# [Given data]
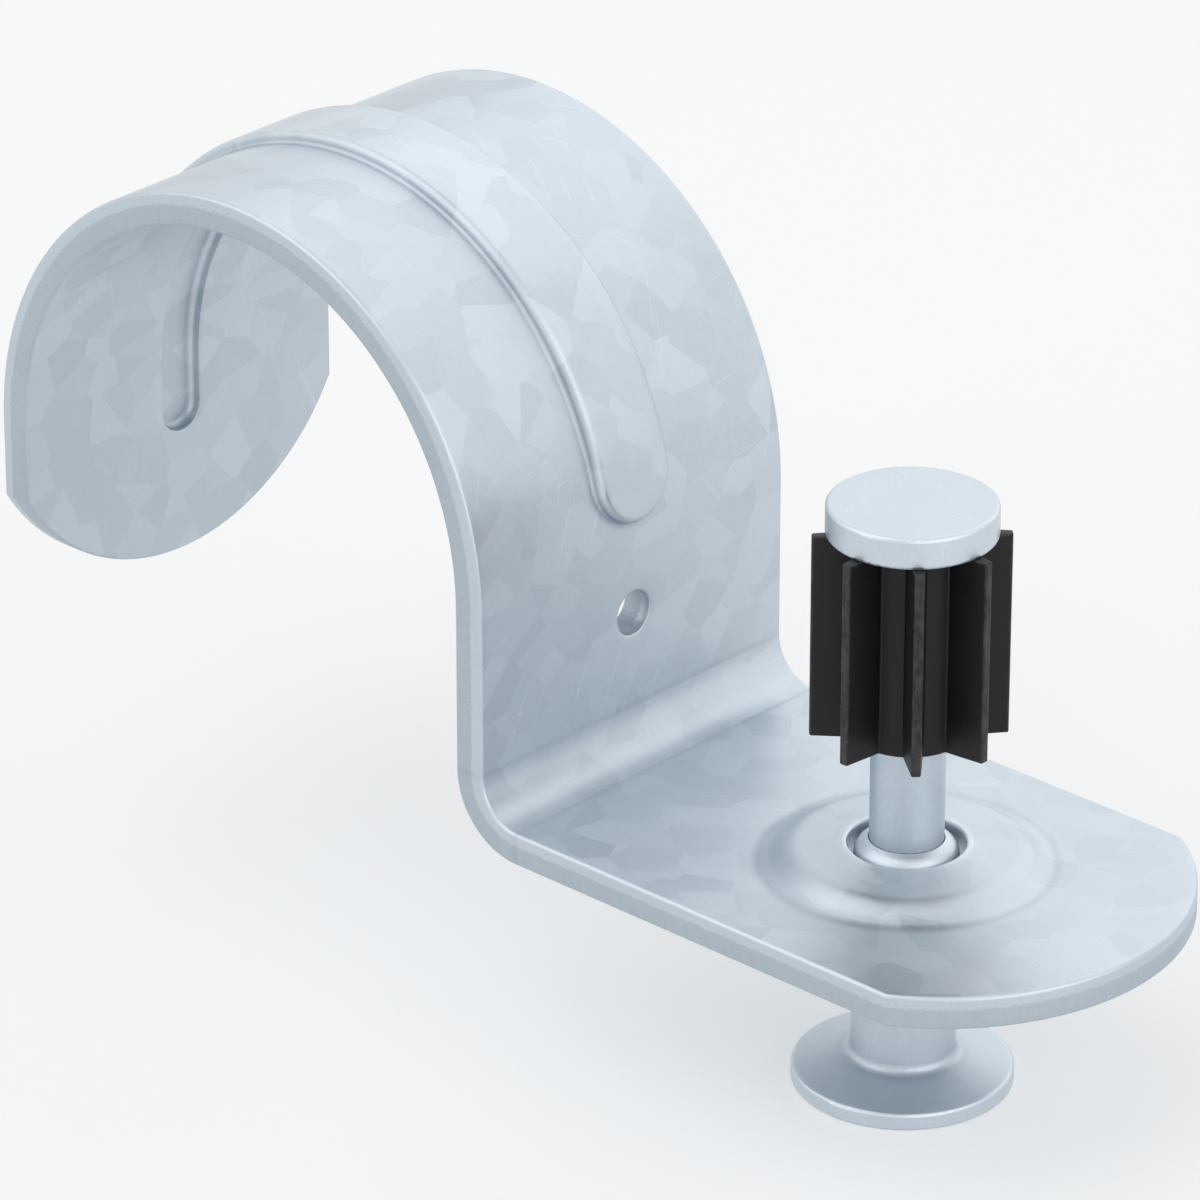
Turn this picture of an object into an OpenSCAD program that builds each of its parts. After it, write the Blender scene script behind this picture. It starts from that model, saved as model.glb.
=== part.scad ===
// One-hole conduit clip with its drive pin already fitted.
// A strap bent from one strip of galvanised sheet goes over the conduit. A thimble stands in the
// hole of its tab, and a drive pin with a fluted guide sleeve stands in the thimble.
// The origin is the centre of the conduit seat, +Y runs along the conduit, +X goes to the tab,
// and +Z goes away from the wall.

/* [Conduit seat] */
// Inside radius of the arch that holds the conduit
seat_r = 14.8; // [12:0.1:18]
// How much wider than the seat the arch's last turn into the neck is, so that the conduit goes in freely
neck_ease = 0.5; // [0.3:0.1:2]

/* [Strap] */
// Thickness of the sheet
sheet_t = 1.7; // [1.2:0.1:2]
// Width of the strap along the conduit
strap_w = 21.6; // [18:0.1:23]
// Radius on the strap's cut edges
edge_r = 0.2; // [0.1:0.05:0.4]
// Height from the seat's centre down to the end of the free leg
leg_drop = 10.25; // [9:0.05:16]
// Radius of the round ends of the free leg and of the tab
end_r = 12.5; // [12:0.1:15]
// Height from the seat's centre down to the top of the tab
tab_drop = 10.8; // [9:0.1:14]
// Inside radius of the bend between the neck and the tab
bend_r = 2.2; // [1.5:0.1:3]
// Distance from the neck's outer face to the pin's axis
pin_reach = 17.63; // [14:0.01:22]
// Distance from the pin's axis to the end of the tab
end_reach = 14.25; // [12:0.05:20]
// Radius of the small hole in the neck
pilot_r = 1.15; // [0.8:0.05:1.5]
// Height from the seat's centre down to the small hole in the neck
pilot_drop = 3.6; // [2:0.1:5]

/* [Stiffening bead] */
// Width of the bead over its flanks
bead_w = 4.9; // [4.4:0.1:8]
// Height of the bead above the outside of the strap, and its depth on the inside
bead_rise = 0.6; // [0.5:0.05:1]
// Radius along the bead's crest
crest_r = 0.4; // [0.2:0.05:0.45]
// Radius at the foot of the bead
foot_r = 0.2; // [0.1:0.05:0.4]
// Width of the flat bottom of the groove inside the bead
groove_w = 1.9; // [1:0.1:2.4]
// Height above the seat's centre of the centre of the bead's round end on the neck
bead_neck_rise = 3.8; // [3:0.1:8]
// Height below the seat's centre of the centre of the bead's round end on the free leg
bead_leg_drop = 2.3; // [1:0.1:4]

/* [Collar of the tab] */
// Radius of the foot of the raised collar round the tab's hole
collar_r = 7.2; // [6.6:0.1:8]
// Radius at which the collar's steep flank ends
collar_top_r = 5.3; // [4.6:0.1:5.8]
// Height of the collar's flank
collar_rise = 0.75; // [0.4:0.05:1]
// Further height from there to the rim of the hole
rim_rise = 0.3; // [0.1:0.05:0.5]

/* [Thimble] */
// Wall of the barrel and the crown
thimble_t = 0.6; // [0.4:0.05:0.7]
// Height from the brim's underside to the crown's top
thimble_h = 13.1; // [11:0.1:18]
// Radius of the crown's shoulder
crown_r = 1; // [0.8:0.05:1.3]
// Radius of the brim
brim_r = 5.4; // [4.8:0.1:7]
// Thickness of the brim at its edge
brim_t = 0.9; // [0.6:0.05:1.4]
// Slope of the brim's top
brim_slope = 12.8; // [0:0.1:20]
// Radius between the barrel and the brim
brim_fillet_r = 0.55; // [0.2:0.05:1]
// Radius on the brim's edge
rim_edge_r = 0.2; // [0.05:0.05:0.25]
// Height by which the crown stands above the rim of the tab's hole
crown_proud = 0.25; // [0:0.05:1]

/* [Drive pin] */
// Radius of the shank
shank_r = 1.8; // [1.6:0.05:1.9]
// Length of the pin under its head
pin_len = 27; // [22:0.5:32]
// Length of the pin's point
point_len = 6; // [4:0.5:8]
// Radius of the blunt end of the point
point_r = 0.2; // [0.1:0.05:0.4]
// Radius of the head
head_r = 4.1; // [3.6:0.05:4.5]
// Thickness of the head
head_t = 1.6; // [1.2:0.1:2.4]
// Radius on the head's edges
head_edge_r = 0.2; // [0.05:0.05:0.4]
// Height of the head's underside above the thimble's crown
pin_stand = 15.9; // [14:0.1:20]

/* [Guide sleeve] */
// Length of the fluted sleeve
sleeve_len = 10.4; // [8:0.1:12]
// Wall of the sleeve's core
sleeve_t = 0.9; // [0.6:0.05:1.2]
// Number of flutes round the sleeve
fin_count = 8; // [6:1:10]
// Depth of the flutes outside the core
fin_depth = 2; // [1.5:0.1:2.4]
// Width of a flute where it leaves the core
fin_root_w = 0.95; // [0.7:0.05:1.2]
// Width of a flute at its tip
fin_tip_w = 0.45; // [0.3:0.05:0.7]
// Chamfer on the ends of the flutes
fin_chamfer = 0.2; // [0.05:0.05:0.4]

/* [Clearances] */
// Radial clearance between the thimble's barrel and the tab's hole
barrel_clear = 0.3; // [0.1:0.05:0.4]
// Radial clearance between the pin and the bore of the thimble's barrel
bore_clear = 0.15; // [0.1:0.05:0.3]
// Radial clearance between the pin and the crown's hole
pin_clear = 0.05; // [0.02:0.01:0.1]
// Radial clearance between the pin and its sleeve
sleeve_clear = 0.02; // [0.01:0.01:0.05]

/* [Hidden] */
$fn = 128;
overlap = 0.4;
curve_steps = 16;
// How far a cut goes past what it cuts, in millimetres or degrees
past = 1;
// How far the full width of a strip runs on inside its round end
end_overlap = 0.1;
// The bead's end on the neck is this much smaller than the bead, and starts this far inside it
end_share = 0.99;
end_start = 0.05;
tangent_share = 0.95;
// Share of the lip's radius at which it gives way to a straight wall, through the sheet's inside
wall_share = 0.9;
outer_r = seat_r + sheet_t;
half_w = strap_w / 2;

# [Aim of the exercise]
Return the lines above precisely as they appear, beginning at the first line and ending at the line with "from the wall.", and nothing after it.

# [Written reply]
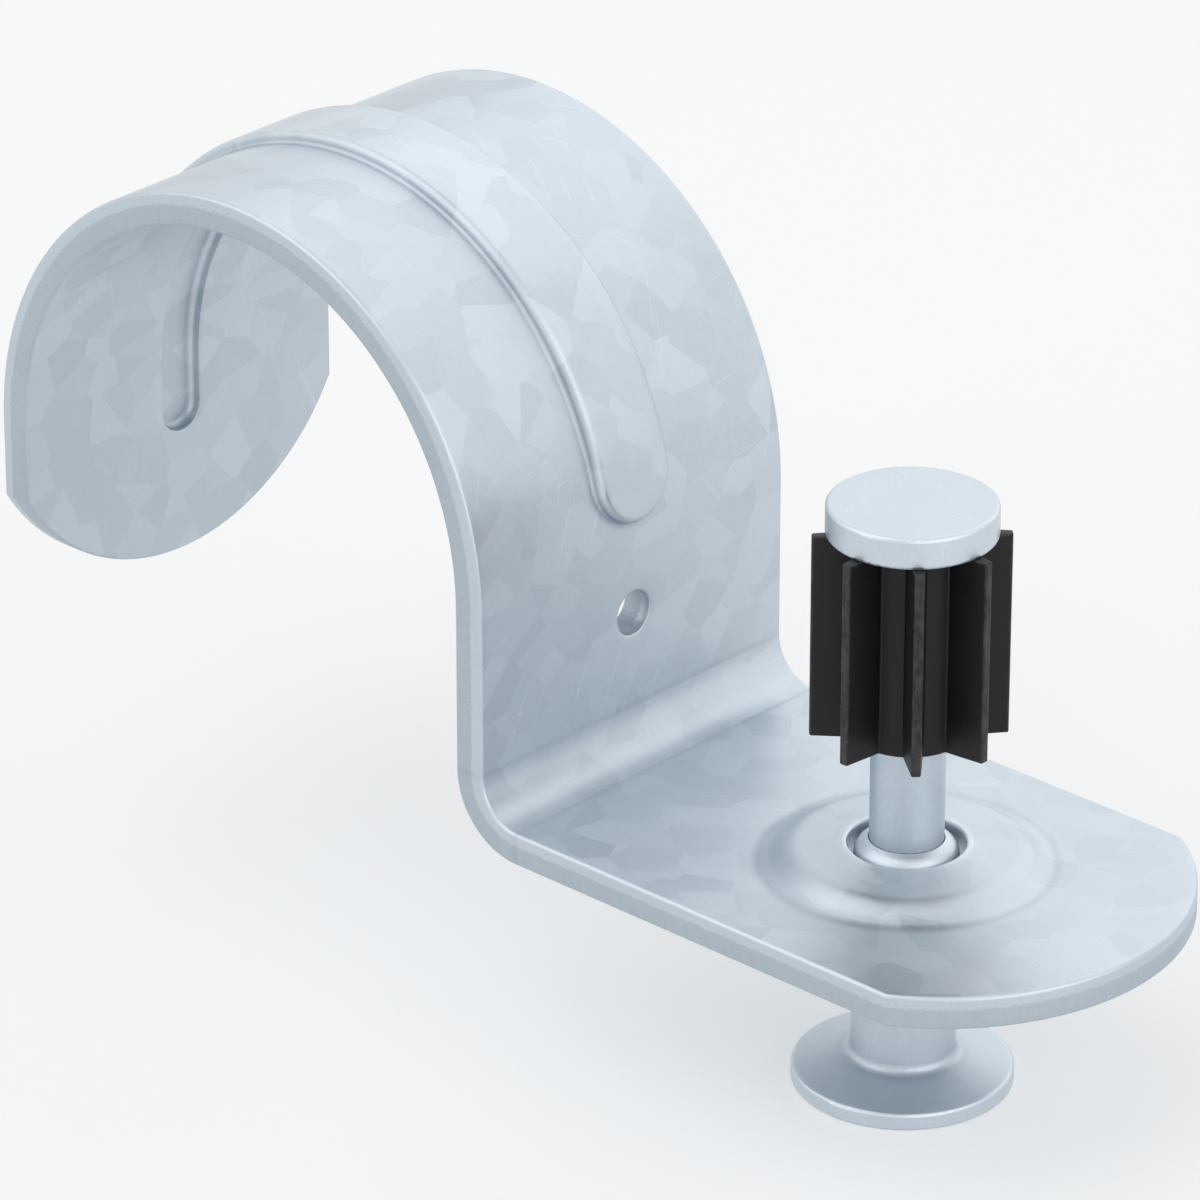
Turn this picture of an object into an OpenSCAD program that builds each of its parts. After it, write the Blender scene script behind this picture. It starts from that model, saved as model.glb.
=== part.scad ===
// One-hole conduit clip with its drive pin already fitted.
// A strap bent from one strip of galvanised sheet goes over the conduit. A thimble stands in the
// hole of its tab, and a drive pin with a fluted guide sleeve stands in the thimble.
// The origin is the centre of the conduit seat, +Y runs along the conduit, +X goes to the tab,
// and +Z goes away from the wall.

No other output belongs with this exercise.